Quelle vesti poi le riprenderai. Così questo vangelo racconta che fai con la Tua vita. Quelle stesse vesti Ti verranno “prese” e divise in quattro parti dei soldati sotto la croce. Ciò che doni per amore, servendo, noi da sempre cerchiamo di prendercelo con la forza, con la spada. Eppure anche quelle vesti, simbolo del dono della Tua vita, prese e divise tra i soldati, Tu le riprenderai, perché questo è il comando ricevuto dal Padre.

Perché Lui Ti ha affidato anche le altre pecore, quelle che non fanno parte di questo recinto. A questo punto si apre un terzo tema fondamentale che per noi abituati a considerarci Tuo gregge, per quanto riottoso e recalcitrante, affascinato dalla possibilità di smarrirci, è un po’ più misterioso. Chi sono queste altre pecore? Da dove provengono se non sono da questo recinto?

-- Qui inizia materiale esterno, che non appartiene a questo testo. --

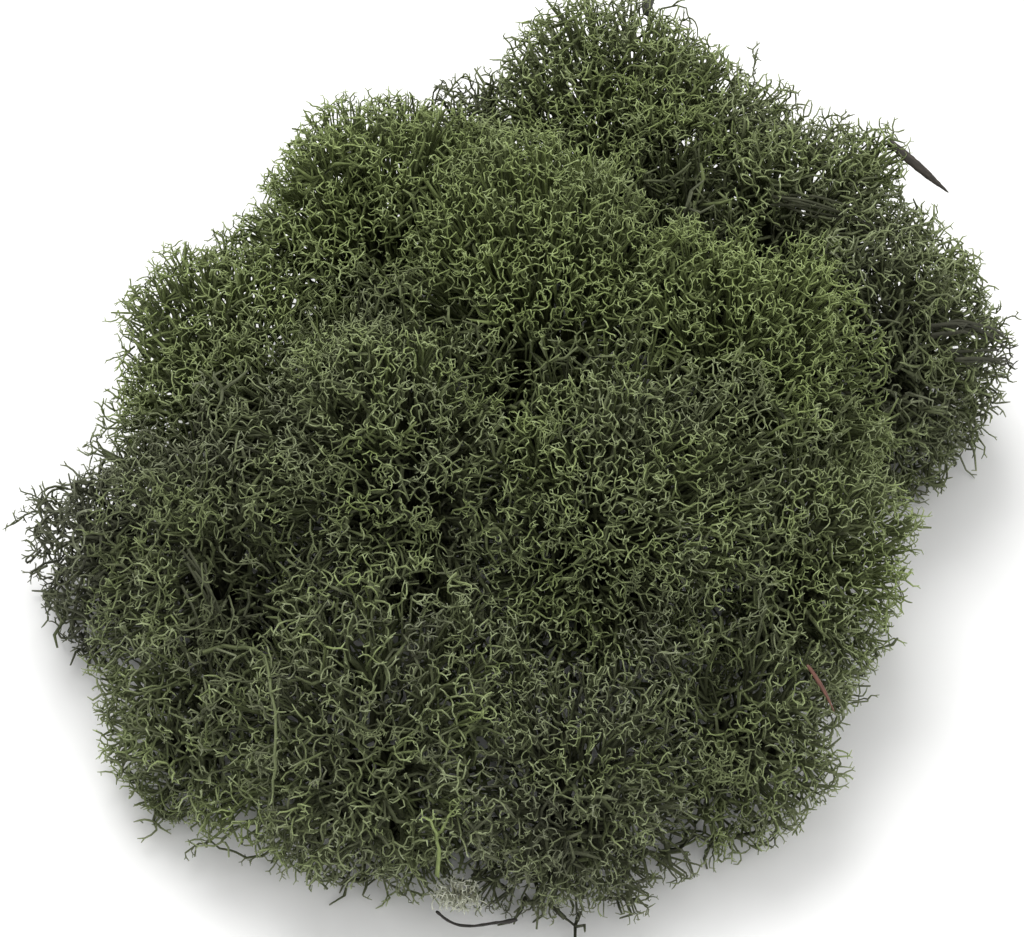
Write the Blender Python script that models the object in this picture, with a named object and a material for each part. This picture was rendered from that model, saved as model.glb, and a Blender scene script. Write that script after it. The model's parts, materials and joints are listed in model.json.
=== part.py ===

Potremmo dare facili risposte a senso, ma forse è un capitolo che dobbiamo studiare ancora molto. Eppure Tu dici che Ti ascolteranno, che diventeranno un solo gregge, un solo pastore (Ti sei dimenticato il “con”?). Se il primo gregge erano gli Ebrei e queste altre siamo noi, ok. Se il primo siamo noi, come ci verrebbe da pensare, allora il discorso si fa decisamente curioso.